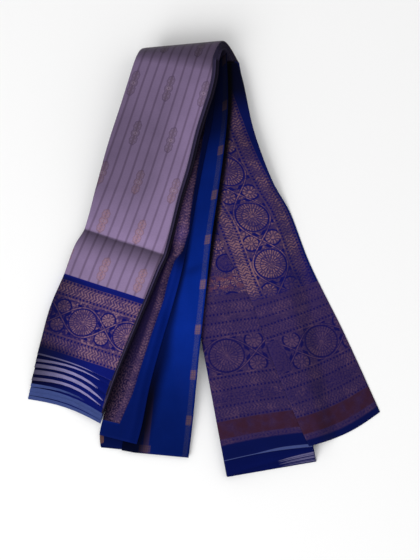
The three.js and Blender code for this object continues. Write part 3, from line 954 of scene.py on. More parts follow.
@dataclass
class Sheet:
    """A piece of cloth: its name, slot and solids, its cut in metres and what it rests on."""

    name: str
    slot: str
    nodes: Sequence[str]
    flat: Pair
    rests_on: Sequence[str]
    material: Material
    held: str = "folded"

    def lay_out(self, stations: Sequence[Station], rows: int, lay: Lay) -> bpy.types.Object:
        """Lays a grid of cloth.

        Args:
            stations: The places across.
            rows: How many cells it has along.
            lay: Gives the spot of a station at a share of the length.

        Returns:
            The piece, still without thickness.
        """
        mesh = bmesh.new()
        columns = len(stations) - 1
        bmesh.ops.create_grid(mesh, x_segments=columns, y_segments=rows, size=0.5)
        uv = mesh.loops.layers.uv.new("cloth")
        spots: dict[int, Spot] = {}
        for vertex in mesh.verts:
            column = round((vertex.co.x + 0.5) * columns)
            spots[vertex.index] = lay(stations[column], 0.5 - vertex.co.y)
        marks = sorted({mark for spot in spots.values() for mark in spot.marks})
        layers = {mark: mesh.verts.layers.float.new(mark) for mark in marks}
        for vertex in mesh.verts:
            spot = spots[vertex.index]
            vertex.co = spot.place * MM
            for mark, layer in layers.items():
                vertex[layer] = spot.marks[mark]
        for face in mesh.faces:
            face.smooth = True
            for loop in face.loops:
                spot = spots[loop.vert.index]
                loop[uv].uv = (spot.across * MM, spot.along * MM)
        data = bpy.data.meshes.new(self.name)
        mesh.to_mesh(data)
        mesh.free()
        return add(self.name, data)

    def dress(self, piece: bpy.types.Object, wall: float, offset: float) -> None:
        """Gives a piece its thickness, its material and its place in the frame.

        Args:
            piece: The piece.
            wall: The cloth's thickness.
            offset: -1 to thicken it downwards from its points, 0 to both sides.
        """
        thicken = piece.modifiers.new("wall", "SOLIDIFY")
        thicken.thickness = wall * MM
        thicken.offset = offset
        thicken.use_even_offset = False
        piece.data.materials.append(self.material)
        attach(piece, "root")
        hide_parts(*self.nodes)
        LOG.info("%s: %d faces, cut %.2f by %.2f m", piece.name, len(piece.data.polygons), *self.flat)

    def shell(self, cells: int, rows: int, lay: Lay) -> None:
        """Makes a single stretch of cloth, with this many cells across."""
        stations = [Station(step / cells) for step in range(cells + 1)]
        self.dress(self.lay_out(stations, rows, lay), SHELL_WALL, -1)

    def pile(self, stations: Sequence[Station], rows: int, lay: Lay) -> None:
        """Makes a stretch that is folded to and fro."""
        self.dress(self.lay_out(stations, rows, lay), FOLD_WALL, 0)


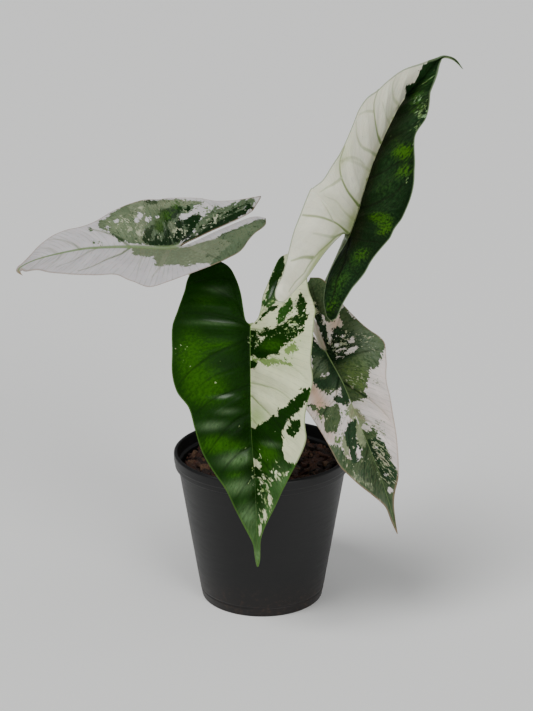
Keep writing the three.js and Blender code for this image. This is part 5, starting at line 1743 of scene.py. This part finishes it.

__________

Only the lines from the top of the data through the line that contains "lay: Gives the" should be quoted, exactly as they stand.

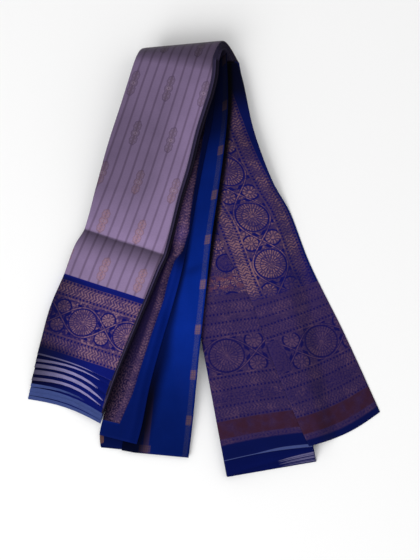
The three.js and Blender code for this object continues. Write part 3, from line 954 of scene.py on. More parts follow.
@dataclass
class Sheet:
    """A piece of cloth: its name, slot and solids, its cut in metres and what it rests on."""

    name: str
    slot: str
    nodes: Sequence[str]
    flat: Pair
    rests_on: Sequence[str]
    material: Material
    held: str = "folded"

    def lay_out(self, stations: Sequence[Station], rows: int, lay: Lay) -> bpy.types.Object:
        """Lays a grid of cloth.

        Args:
            stations: The places across.
            rows: How many cells it has along.
            lay: Gives the spot of a station at a share of the length.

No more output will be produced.